President Obama’s final address to the U.N. General Assembly stands as one of his best speeches on world politics, an analysis as sophisticated as his 2009 Nobel Peace Prize address on the limits and necessity of military force in the post–Cold War age of fractured power.
The speech was full of idealistic passages—he called for more empathy; less strife; and the need for “all of us,” as he said, quoting Martin Luther King, to be “co-workers with God.” But the central theme and deep importance of this speech lay in his pragmatic understanding that the most hopeful and most dreadful trends of the past quarter-century stem from the same source.
This global integration, Obama noted, has improved life for billions of people: The incidence of extreme poverty has declined from 50 percent of the population to just 10 percent; the internet has placed the totality of human knowledge in the hands of anyone with access to a computer or smartphone; the collapse of colonialism and Communism has doubled the number of democracies, allowing millions more people to choose their own leaders. Yet at the same time, the rapid economic growth has deepened inequalities (as most of the growth is concentrated at the top); and although this phenomenon is nothing new, the spread of information has enabled those at the bottom to see the contrast between their own lives and the lives of the better-off—a fact that raises expectations at a rate “faster than government can deliver.” And as government proves ill-equipped to deal with these demands, alternative views of order come to the fore: “fundamentalism, tribalism, aggressive nationalism, and crude populism.”

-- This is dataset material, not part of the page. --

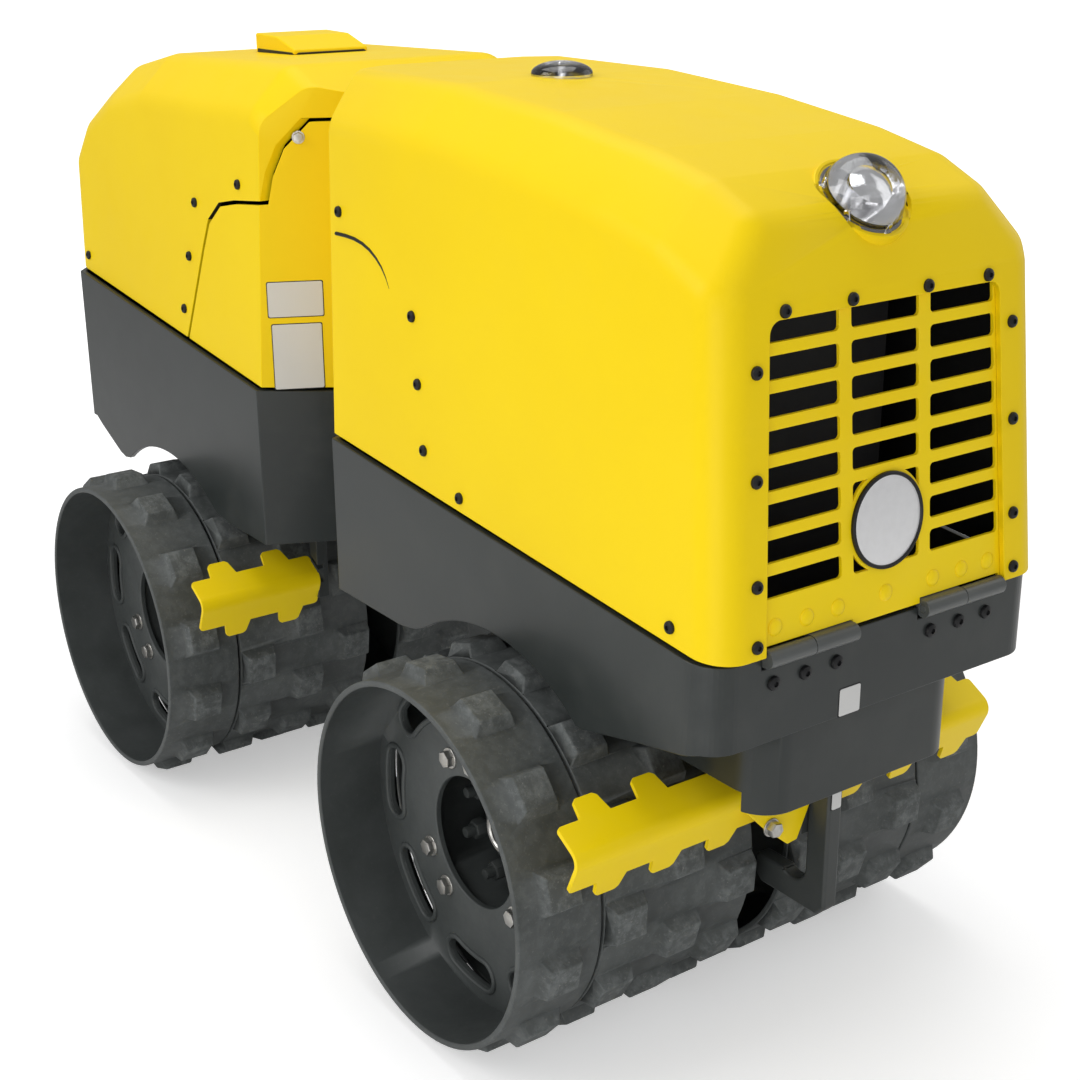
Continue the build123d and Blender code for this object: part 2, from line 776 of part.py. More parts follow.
save(box(*tank_xs, -tank_half_y, tank_half_y, tray_z, tank_top_z), "hydraulic_tank")
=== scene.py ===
import json
import math
import bmesh
import bpy
import numpy as np
from mathutils import Matrix, Vector
from mathutils.bvhtree import BVHTree


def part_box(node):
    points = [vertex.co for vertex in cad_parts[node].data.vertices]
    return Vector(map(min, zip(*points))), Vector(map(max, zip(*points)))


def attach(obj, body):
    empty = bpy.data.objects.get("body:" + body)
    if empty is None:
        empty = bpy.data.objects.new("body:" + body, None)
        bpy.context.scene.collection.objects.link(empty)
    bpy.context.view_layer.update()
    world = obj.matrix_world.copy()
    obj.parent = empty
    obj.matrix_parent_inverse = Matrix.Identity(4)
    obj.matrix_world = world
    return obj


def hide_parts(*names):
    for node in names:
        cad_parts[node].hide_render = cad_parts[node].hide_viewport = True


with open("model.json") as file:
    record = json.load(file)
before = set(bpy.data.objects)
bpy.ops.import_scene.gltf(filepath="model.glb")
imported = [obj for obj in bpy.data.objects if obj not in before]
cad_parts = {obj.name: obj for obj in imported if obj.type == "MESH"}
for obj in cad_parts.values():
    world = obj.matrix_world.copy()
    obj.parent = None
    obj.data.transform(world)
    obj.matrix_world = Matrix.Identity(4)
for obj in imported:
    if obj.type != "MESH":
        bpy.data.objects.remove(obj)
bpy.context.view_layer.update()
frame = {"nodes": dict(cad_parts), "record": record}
nodes = frame["nodes"]
print("frame loaded:", len(nodes), "nodes")


# camera at the photograph's viewing angle, in metres and degrees
cameraSettings = {
    "place": (2.2297, -1.4349, 1.4502),
    "yaw": 54.375,
    "pitch": 19.98,
    "roll": -0.38,
    "lens": 57.99,
    "sensor": 36.0,
}


def makeCamera(s):
    yaw, pitch, roll = (math.radians(s[k]) for k in ("yaw", "pitch", "roll"))
    forward = Vector((-math.sin(yaw) * math.cos(pitch), math.cos(yaw) * math.cos(pitch), -math.sin(pitch)))
    right = Vector((math.cos(yaw), math.sin(yaw), 0.0))
    up = right.cross(forward)
    rolledRight = right * math.cos(roll) + up * math.sin(roll)
    rolledUp = -right * math.sin(roll) + up * math.cos(roll)
    data = bpy.data.cameras.new("photoCamera")
    data.lens = s["lens"]
    data.sensor_width = s["sensor"]
    data.sensor_fit = "HORIZONTAL"
    camera = bpy.data.objects.new("photoCamera", data)
    axes = Matrix((rolledRight, rolledUp, -forward)).transposed().to_4x4()
    camera.matrix_world = Matrix.Translation(Vector(s["place"])) @ axes
    bpy.context.scene.collection.objects.link(camera)
    bpy.context.scene.camera = camera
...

Historians have long recognized this dynamic. Crane Brinton, in his 1938 The Anatomy of Revolution, dubbed it “the revolution of rising expectations.” But it has eluded most news consumers (who often wonder why people whose lives have lately improved are suddenly rebelling) and, even more so, politicians (who would rather not untangle the complexities, or suffer the sacrifices, of a fix).
This is what makes Obama’s speech so unusual and bold. One implication of his analysis is that peace comes from not simply expanding wealth (which, though that helps, would also exacerbate the internal contrasts) but also spreading it—“not to punish wealth,” Obama emphasized, “but to prevent repeated crises that can destroy it,” since a society “that asks less of oligarchs than [of] ordinary citizens will rot from within.” The same is true of the gap between rich and poor countries, a gap that, he said, the rich countries must do more to close. He acknowledged that foreign assistance is politically difficult, but, again, he presented the urgency not as a matter of charity but of pragmatic self-interest. (Obama has always been more a realist than many of his admirers and critics recognize.)
As with his Nobel address, Obama did not fall back on the bromides that puff most speeches of this sort. There are, he allowed, “no easy answers.” Though global integration inevitably spawns a “collision of cultures,” he called on his fellow world leaders to reject fundamentalism and racism, to embrace a pride in ethnic identity that doesn’t involve sectarian domination, and to experiment with free markets and civil society (instead of indulging the former without the latter—and, yes, he was talking to you, China).
He allowed that “history tells a different story” from the one that he hopes prevails—“a much darker and more cynical view of history,” in which humans are “motivated by greed and by power,” big countries push smaller ones around, and tribes or nation-states define themselves not just by the ideas that bind them but, perhaps more, “by what they hate.” Many times in history, he said, humans think they’ve arrived at an age of enlightenment, “only to repeat cycles of conflict and suffering.” He then said, “Perhaps that’s our fate.”
But, he went on, “the choices of individual human beings,” which led to world wars, also led to the United Nations, which was created to prevent such wars. “Each of us as leaders, each nation, can choose to reject those who appeal to our worst impulses and embrace those who appeal to our best,” Obama said. “For we have shown that we can choose a better history.”
Obama didn’t ignore the choice of a better or worse history facing the citizens of his own country—which is to say, he did take a couple of swipes at Republican presidential candidate Donald Trump, though not by name. At one point, he said, “The world is too small for us simply to be able to build a wall and prevent it from affecting our own societies.” At another: “A community ringed by walls will imprison only itself.”
In that sense, he seemed to be saying, the choices facing the United States have much in common with the choices facing the world, and while the problems are vexing and their politics are difficult, the consequences of making the wrong choice—or not even recognizing the nature of the choices—can be catastrophic.